A cellulosic biofuels company’s woes could spell trouble for the RFS

Source: By Herman Wang, Platts • Posted: Monday, March 24, 2014

 

The cellulosic biofuels industry has struggled to get off the ground, with technological and financial problems, but in 2013, there were signs that the industry was close to breaking through, with the first commercial shipments.  This year has brought more promise, as several plants are scheduled to come online.

But for one of the industry’s leading companies, 2014 has been a different story. That company is KiOR, a Texas-based firm backed by Silicon Valley venture capitalist Vinod Khosla. You may remember Khosla and KiOR as the subjects of a 60 Minutes piece in January about the struggles of green energy.

KiOR, which makes cellulosic biofuels using woody biomass and non-food feedstocks, has, to put it mildly, struggled. Just days after that 60 Minutes report, the company announced it was idling its flagship plant in Columbus, Mississippi, as it tries to improve the facility’s efficiency and yield.

And Monday, the company indicated it may not reopen the plant, as it admitted “substantial doubts about its ability to continue as a going concern,” with its funding almost gone.

The announcement is another setback for the industry, which has battled to remain relevant, amid the furor over the Renewable Fuel Standard, the US law that mandates a certain amount of various biofuels be blended in with US transportation fuels each year, to wean the country off of oil. For 2014, the Environmental Protection Agency, which administers the RFS, had proposed mandating 17 million gallons of cellulosic biofuels, and it said it was counting on KiOR to make up to 9 million gallons this year.

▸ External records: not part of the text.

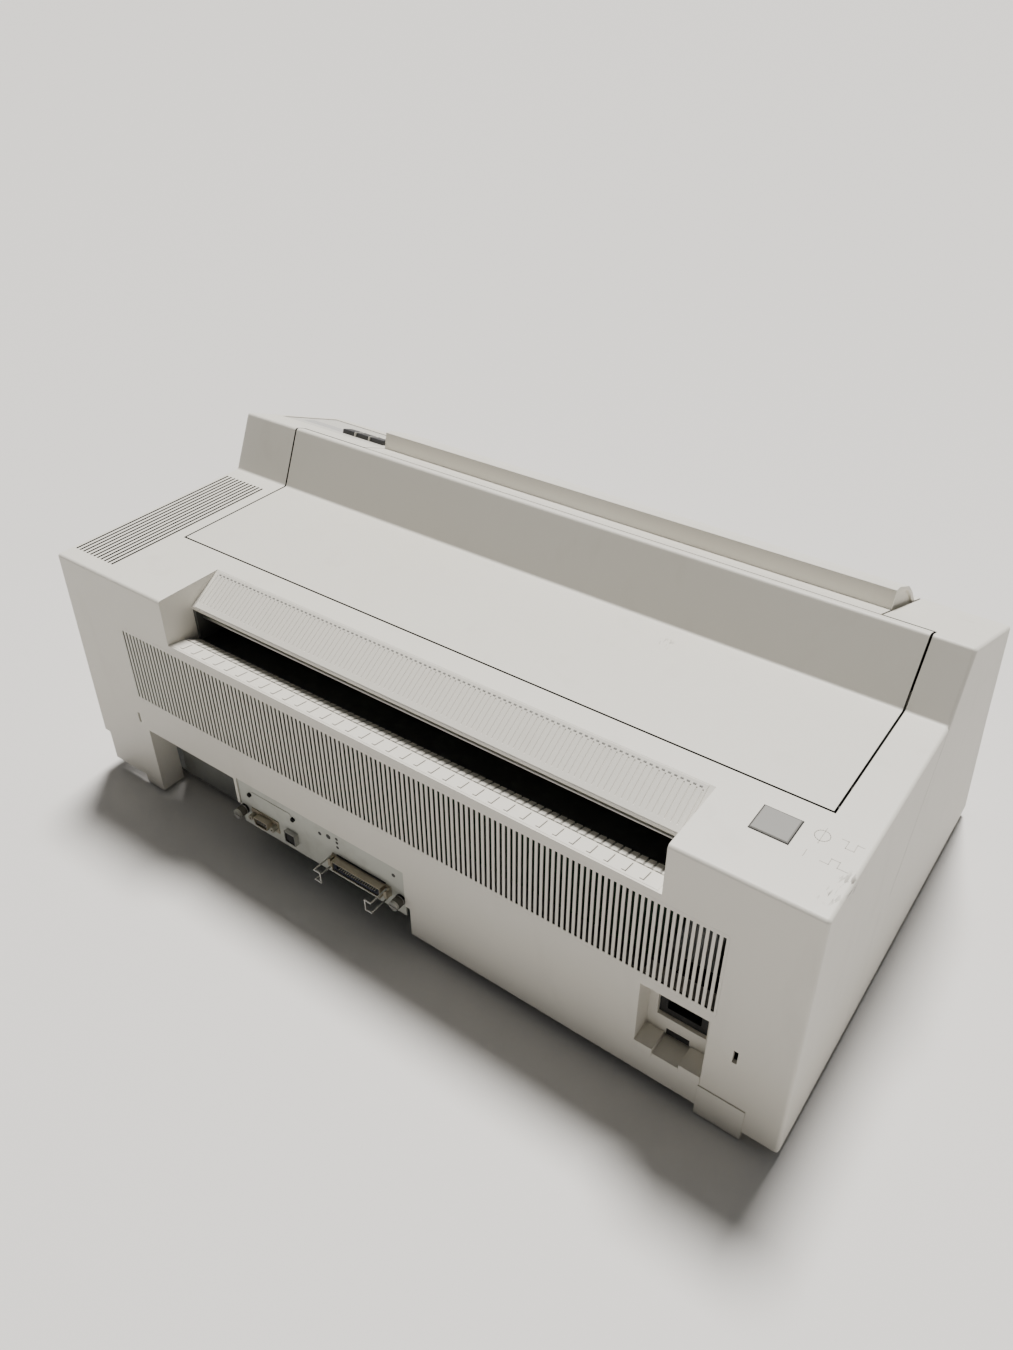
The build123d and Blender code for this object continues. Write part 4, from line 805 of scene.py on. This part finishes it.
def build_world():
    """A dim sky, brightest above the user's side and darkest behind the rear."""
    world = bpy.data.worlds.new("studio")
    bpy.context.scene.world = world
    world.use_nodes = True
    tree = world.node_tree
    background = tree.nodes["Background"]
    background.inputs["Strength"].default_value = SKY_STRENGTH
    direction = tree.nodes.new("ShaderNodeTexCoord").outputs["Generated"]
    overhead = tree.nodes.new("ShaderNodeVectorMath")
    overhead.operation = "DOT_PRODUCT"
    overhead.inputs[1].default_value = SKY_BRIGHT
    tree.links.new(direction, overhead.inputs[0])
    fall = tree.nodes.new("ShaderNodeMapRange")
    fall.inputs["From Min"].default_value = SKY_FALL[0]
    fall.inputs["From Max"].default_value = SKY_FALL[1]
    fall.inputs["To Min"].default_value = SKY_DARKEST
    fall.inputs["To Max"].default_value = 1.0
    tree.links.new(overhead.outputs["Value"], fall.inputs["Value"])
    tint = tree.nodes.new("ShaderNodeCombineXYZ")
    for axis in "XYZ":
        tree.links.new(fall.outputs["Result"], tint.inputs[axis])
    tree.links.new(tint.outputs["Vector"], background.inputs["Color"])


build_stage()
build_world()
add_sun("ceiling", SUN_SOURCE, SUN_SOFTNESS, SUN_STRENGTH)


# ------------------------------------------------------------------ camera
VIEW_AZIMUTH = math.radians(216.39)
VIEW_ELEVATION = math.radians(36.38)
VIEW_ROLL = math.radians(-0.605)
VIEW_FROM = (-409.6, -387.3, 649.0)  # X, depth and height of the camera
LENS = 28.03
SENSOR = 36.0
camera_data = bpy.data.cameras.new("camera")
camera_data.lens = LENS
camera_data.sensor_width = SENSOR
camera_data.clip_start = 0.02
camera_data.clip_end = 50.0
camera = bpy.data.objects.new("camera", camera_data)
bpy.context.scene.collection.objects.link(camera)
towards_camera = Vector((
    math.sin(VIEW_AZIMUTH) * math.cos(VIEW_ELEVATION),
    -math.cos(VIEW_AZIMUTH) * math.cos(VIEW_ELEVATION),
    math.sin(VIEW_ELEVATION),
))
camera.location = place(*VIEW_FROM)
level = (-towards_camera).to_track_quat("-Z", "Y")
camera.rotation_mode = "QUATERNION"
camera.rotation_quaternion = level @ Matrix.Rotation(VIEW_ROLL, 3, "Z").to_quaternion()
bpy.context.scene.camera = camera
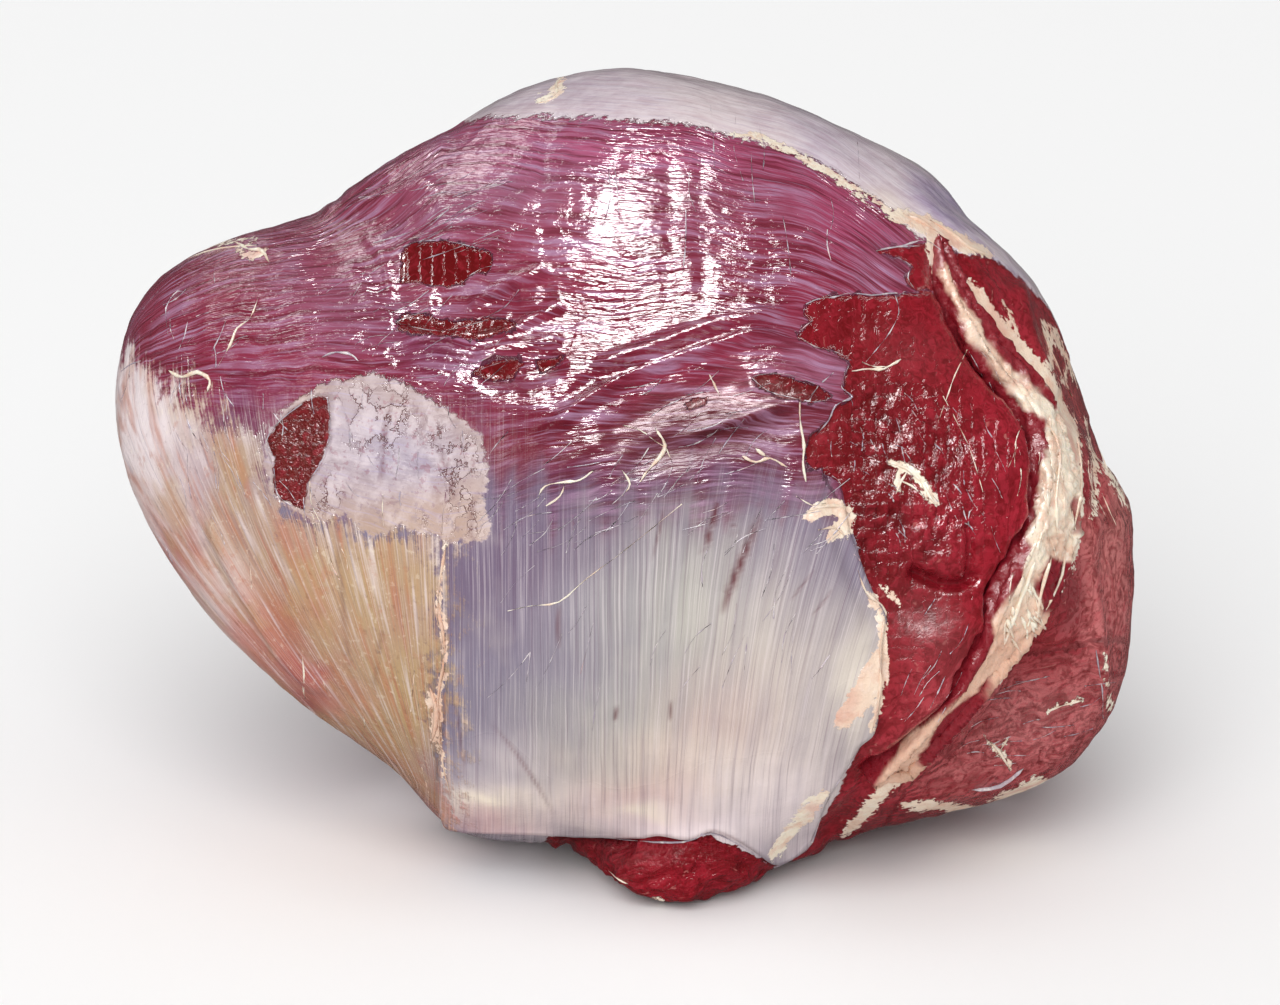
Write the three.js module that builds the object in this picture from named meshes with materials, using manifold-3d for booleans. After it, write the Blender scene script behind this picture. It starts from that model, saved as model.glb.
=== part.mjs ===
// Raw beef knuckle: the boneless round of muscle from the front of the thigh, laid on its underside.
// One solid is the meat, with its muscle heads, cut face, bone bed and trimmed edges as relief.
// A second solid is the seam of fat that shows down the butt end and runs in between two muscles.
// Millimetres, +Z up, +X towards the butt end, origin in the middle of the underside.
import * as THREE from "three";
import { mergeVertices } from "three/addons/utils/BufferGeometryUtils.js";
import Module from "manifold-3d";

const wasm = await Module();
wasm.setup();

// Driving dimensions, in millimetres.
const LEAN_DEG = 20; // the silverskin side leans back by this much
const MIDDLE_HEIGHT = 84; // of the body's middle over the surface it lies on
const FRONT_DEPTH = 97; // from the middle to the silverskin side
const BACK_DEPTH = 92; // from the middle to the bone side
const FRONT_FULLNESS = 2.35; // 2 is an ellipse, more is boxier
const BACK_FULLNESS = 2.6;
const NOSE_THINNING = 0.24; // how much shallower the nose is than the butt
const NOSE_FROM = 10; // where along the length the thinning starts
const NOSE_TO = -130;
const SETTLE = 7; // how softly the underside flattens on the surface
const FIT_GAP = 0.35; // between the fat seam and its groove

// Relief grows from none at the outline to its full height this far out of the outline's plane.
const RELIEF_FROM = 4;
const RELIEF_FULL = 34;

// Mesh fineness: triangles go with its square.
const BODY_DETAIL = 16;
const LUMP_DETAIL = 6;
const OUTLINE_STEPS = 720;
const LINE_STEPS = 40;
const GROOVE_STEPS = 60;

// Outline of the body square to the silverskin side: across, up.
const OUTLINE = [
  [127, -3], // butt end
  [128, -26],
  [124, -54],
  [109, -73],
  [84, -82], // under the cut face
  [56, -87],
  [28, -92],
  [-7, -89],
  [-42, -87], // low corner of the tendon sheet
  [-59, -71],
  [-83, -54],
  [-108, -30],
  [-125, -1],
  [-130, 23], // nose
  [-123, 49],
  [-104, 62],
  [-79, 69], // saddle
  [-58, 83.5],
  [-45, 89.5],
  [-34, 97],
  [-6, 105.5], // crown
  [23, 102.5],
  [53, 91.5],
  [83, 75.5],
  [105, 48],
  [117, 20],
];

// The fat seam down the butt end: across, up, width, depth into the meat.
const SEAM = [
  [77, 62, 5, 8],
  [81, 49, 8, 20],
  [89, 36, 11, 30],
  [99, 25, 13, 36],
  [105, 13, 14, 40],
  [107, -2, 17, 42],
  [104, -16, 20, 44],
  [97, -30, 20, 44],
  [88, -45, 12, 40],
  [76, -61, 11, 30],
  [65, -73, 15, 18],
];
const SEAM_STEPS = 40;
const SEAM_SMOOTHING = 3; // passes that even out how the seam follows the bumps
const SEAM_CROWN = 1.8; // how far the fat stands proud of the groove's lips
const SEAM_CLEARANCE = 14; // how far the groove's cutter reaches out of the meat

// The seam's section: across in half widths, out in crowns on the outer side and in depths inside.
const SEAM_OUTSIDE = [[1, 0], [1, 0.55], [0.55, 0.9], [0, 1], [-0.55, 0.9], [-1, 0.55], [-1, 0]];
const SEAM_INSIDE = [[-0.62, -0.5], [-0.2, -1], [0.2, -1], [0.62, -0.5]];

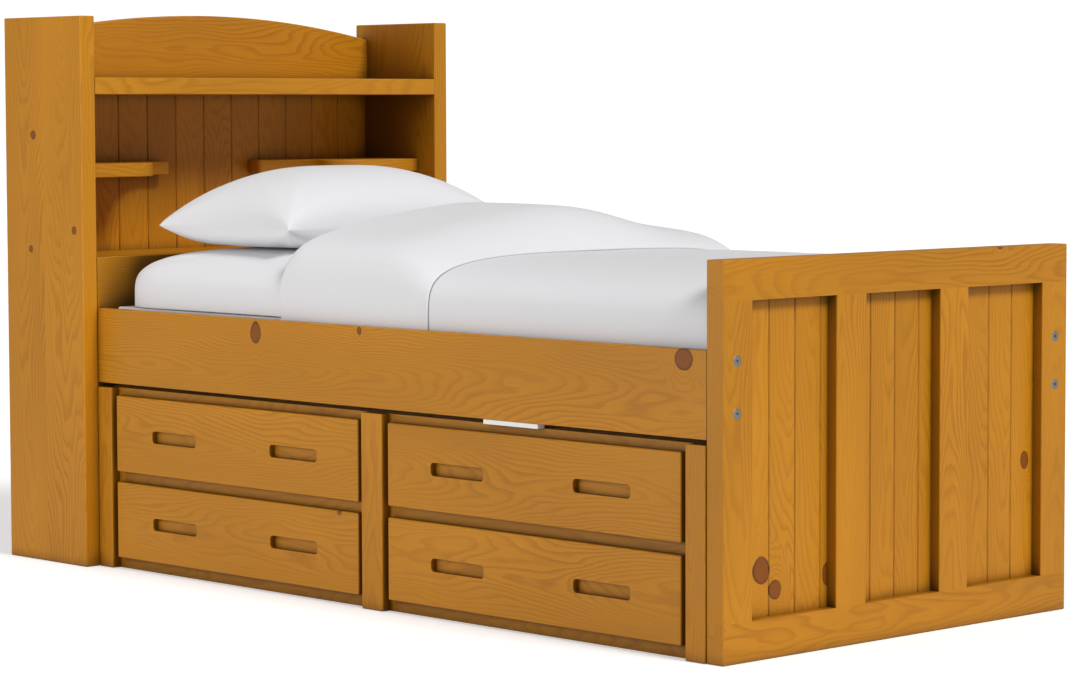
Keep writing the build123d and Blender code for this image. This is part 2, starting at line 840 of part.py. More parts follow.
def unit():
    middle_y = (unit_foot + unit_head) / 2
    unit_post("unit_post_foot", (unit_foot, unit_foot + post_width))
    unit_post("unit_post_middle", (middle_y - post_mid_width / 2, middle_y + post_mid_width / 2))
    unit_post("unit_post_head", (unit_head - post_width, unit_head))
    face_stiles()
    face_rails("face_bottom_rails", (0, bottom_rail_top))
    face_rails("face_middle_rails", (mid_rail_bottom, mid_rail_top))
    face_rails("face_top_rails", (top_rail_bottom, unit_height))
    unit_side_panels()
    unit_back_panel()
    unit_top_stretchers()
    case_slides()
    gap_packer()


# ---------------------------------------------------------------- drawers


def drawer_front(name, start, level):
    """An overlay front with two routed finger pulls."""
    y = (start - front_overlay, start + opening_width + front_overlay)
    z = (levels[level], levels[level] + front_height)
    with BuildPart() as front:
        add(board((post_face, box_front), y, z, sharp="+X", ease=front_ease))
        with BuildSketch(Plane(origin=(post_face, middle(y), middle(z)), x_dir=(0, 1, 0), z_dir=(1, 0, 0))):
            with Locations((-pull_offset, 0), (pull_offset, 0)):
                RectangleRounded(pull_length, pull_height, pull_corner)
        extrude(amount=pull_depth, mode=Mode.SUBTRACT)
    save(front, f"{name}_front")


def drawer_box(name, start, level):
    """Two sides, a sub-front and a back, grooved for the bottom."""
    y = (start + slide_width, start + slide_width + box_width)
    bottom = levels[level] + front_overlay + box_lift
    z = (bottom, bottom + box_height)
    groove_z = (bottom + box_groove, bottom + box_groove + box_bottom)
    within = (y[0] + box_side, y[1] - box_side)
    groove_x = (box_front + box_side - box_groove, box_back - box_side + box_groove)
    groove_y = (within[0] - box_groove, within[1] + box_groove)
    pieces = [
        ((box_front, box_back), (y[0], within[0]), z),
        ((box_front, box_back), (within[1], y[1]), z),
        ((box_front, box_front + box_side), within, z),
        ((box_back - box_side, box_back), within, z),
    ]
    boards = []
    for corners in pieces:
        with BuildPart() as plank:
            add(block(*corners))
            add(block(groove_x, groove_y, groove_z), mode=Mode.SUBTRACT)
        boards.append(plank.part)
    save_group(boards, f"{name}_box")
    with BuildPart() as base:
        add(block(groove_x, groove_y, groove_z))
    save(base, f"{name}_bottom")


def drawer_slides(name, start, level):
    """The members screwed to the drawer's sides, which run inside the fixed members."""
    x = (slide_front, box_back)
    half_height = slide_height / 2 - slide_wall - slide_play
    members = []
    for wall, inward in ((start, 1), (start + opening_width, -1)):
        back_face = wall + inward * slide_width
        open_face = wall + inward * (slide_wall + slide_play)
        members.append(slide_member(back_face, open_face, x, slide_middle(level), half_height))
    save_group(members, f"{name}_slides")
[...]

That obviously isn’t going to happen.

So, most observers think that the EPA will have to revise downward its cellulosic target when it finalizes the rule this spring, as it has had to do every single year. The cellulosic industry just hasn’t been able to achieve the production targets that the EPA has set for it.

The oil industry has fought hard to repeal the RFS, saying that it is unworkable, and one of its main beefs is the cellulosic mandate. The industry is forced to buy compliance waiver credits in order to satisfy the mandate, because cellulosic biofuels aren’t available. They call them “phantom fuels.”

The EPA already is having to reduce its 2013 cellulosic mandate, due in large part because KiOR failed to produce as much fuel as the agency had projected. KiOR said in August that it made just 75,000 gallons of biofuels in the second quarter of the year. EPA had been counting on KiOR to make 5-6 million gallons for the whole year.

For now, cellulosic biofuels backers are saying that KiOR’s problems are limited to just the company and that the rest of the industry still holds promise. The three new plants scheduled to come online this year — Poet-DSM’s 25 million gal/year cellulosic ethanol plant in Iowa, Abengoa Bioenergy’s 25 million gal/year cellulosic ethanol plant in Kansas, and DuPont’s 30 million gal/year cellulosic plant in Iowa – are still reportedly on track.

“I do not think this announcement impairs financing more broadly,” said Brooke Coleman, executive director of the Advanced Ethanol Council. “Each project has its own technology and value proposition.”

But KiOR’s struggles just give the oil industry more ammunition to go to Congress to seek a repeal of or favorable changes to the RFS.

And advanced biofuels makers fret that any destabilization of the RFS will cause potential investors in their industry to flee for the hills. That’s why KiOR’s announcement could be bad news not just for the company itself, but for the industry at large.